The administration’s decision to flout a routine procedural deadline caught conservation groups and LWCF supporters by surprise. They say they’ve spent days asking for an explanation from officials at the Department of the Interior but are still in the dark about why the project list has gone missing.

“We are disappointed by the administration’s inexplicable inability to comply with the requirements in the Great American Outdoors Act, ignoring clear congressional direction and needlessly delaying time-sensitive projects,” said Bill Lee, senior vice president of policy, advocacy and government relations for the Trust for Public Land, in a statement. “For the countless communities, local partners, and willing-seller landowners depending on these investments, this is a really troubling failure.”

The missed deadline follows skepticism from some Democrats and environmental activists about the timing of the GAOA, which was widely viewed as an “election year gift” by Republican leadership to Gardner and fellow GOP Senator Steve Daines, who successfully won reelection in Montana after campaigning on the bill.

Representatives for Gardner did not respond to requests for comment. The Trump administration’s failure to submit the LWCF project list, however, has drawn renewed accusations from Democrats that the passage of the GAOA was little more than a political ploy.

“Coloradans worked for years to secure full and permanent funding for the Land and Water Conservation Fund,” Colorado Sen. Michael Bennet said in a statement provided to Newsline. “The fact that the Trump Administration is failing to follow through and meet LWCF deadlines, while not surprising, demonstrates a serious lack of commitment to conservation. Apparently they’ve already lost their interest in taking care of our public lands.”

Because Congress has final say over federal spending, lawmakers could still allocate funding to specific LWCF projects in an Interior Department appropriations bill due to be finalized later this year. But conservationists say the administration’s unexpected failure to submit its own priority list could cause problems for pending projects whose financing has now been thrown into doubt — undermining a key advantage of the LWCF’s new, dedicated funding structure, which was meant to provide stability and certainty that would make ambitious, long-term conservation efforts more achievable.

The Interior Department didn’t respond to a request for comment. E&E News reported this week that Interior officials argued in a private call with conservation advocates that the law’s requirement that “the President shall… submit” the list to Congress means that Trump’s White House, not the Interior Department, is responsible for the submission, an assertion that Lee called “ridiculous.”

A preliminary list of proposals submitted by the Interior Department in May, prior to the GAOA’s passage, identified several projects in Colorado that are in line to receive LWCF funds. They include $8.5 million to help fund the addition of Sweetwater Lake and its surrounding area to the White River National Forest, and a US Fish and Wildlife Service proposal to protect 1,100 acres of the San Luis Valley along the Colorado-New Mexico border, according to documents obtained by Newsline.

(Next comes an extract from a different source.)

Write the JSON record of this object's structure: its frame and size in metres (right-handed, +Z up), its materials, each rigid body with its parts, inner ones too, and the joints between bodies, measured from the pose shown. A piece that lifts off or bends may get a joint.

In addition to worrying that projects like these could now be derailed, conservation groups are also concerned about the administration’s implementation of the other major element of the GAOA: funding to help address a multibillion-dollar backlog of maintenance work identified by federal public-lands agencies, including in national parks.

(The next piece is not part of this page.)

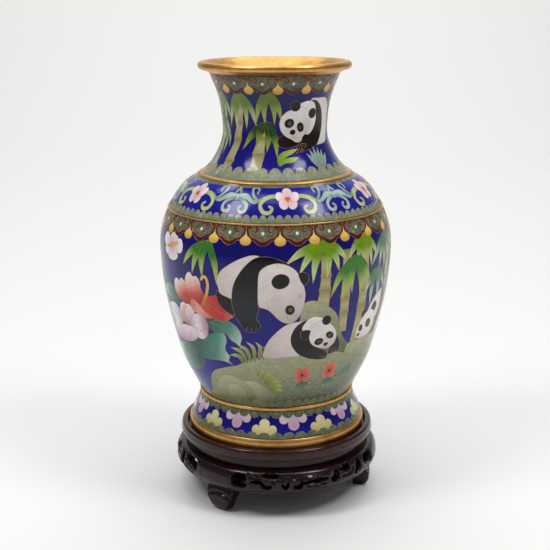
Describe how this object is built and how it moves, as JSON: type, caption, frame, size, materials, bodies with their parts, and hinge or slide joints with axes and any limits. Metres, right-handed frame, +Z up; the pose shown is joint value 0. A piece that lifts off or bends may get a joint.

While the Interior Department, which oversees the National Park Service, did submit a list of maintenance projects to receive funding as required by the November 2 deadline, some conservation advocates and congressional Democrats criticized the list for its lack of specifics. The maintenance projects identified by the list were broken down into line items that featured only short, vague descriptions, such as “Colorado Buildings” and “Colorado Recreation Sites.”

Public-lands groups fear that the lack of detail and the missing LWCF list signal an unwillingness by top officials like Interior Secretary David Bernhardt, a Colorado native and longtime oil lobbyist, to fully implement the GAOA. Following the news Saturday that Democratic former Vice President Joe Biden is projected to win the 2020 presidential election, the administration’s focus is likely to be elsewhere in the ensuing months, as it seeks to “lock in” oil and gas drilling and other industrial projects that Republicans have prioritized on federally-owned lands.

As an uneasy presidential transition period and lame-duck session of Congress begins, conservation groups are calling on lawmakers to allocate funds for the projects identified by the Interior Department’s preliminary list in May. Following the missed LWCF deadline, Representative Deb Haaland, a Democrat from New Mexico and vice chair of the House Committee on Natural Resources, urged her fellow members of Congress to “step in to ensure protection of the millions of dollars in funding that was set aside for environmental conservation and restoration.”

“The administration has already sent Congress a list of vetted, ready-to-go projects which show the incredible power of LWCF,” Lee said in a statement. “Each and every one of these projects not put forth by the administration today is a huge missed opportunity, adding to a vast backlog of unmet needs across the country.”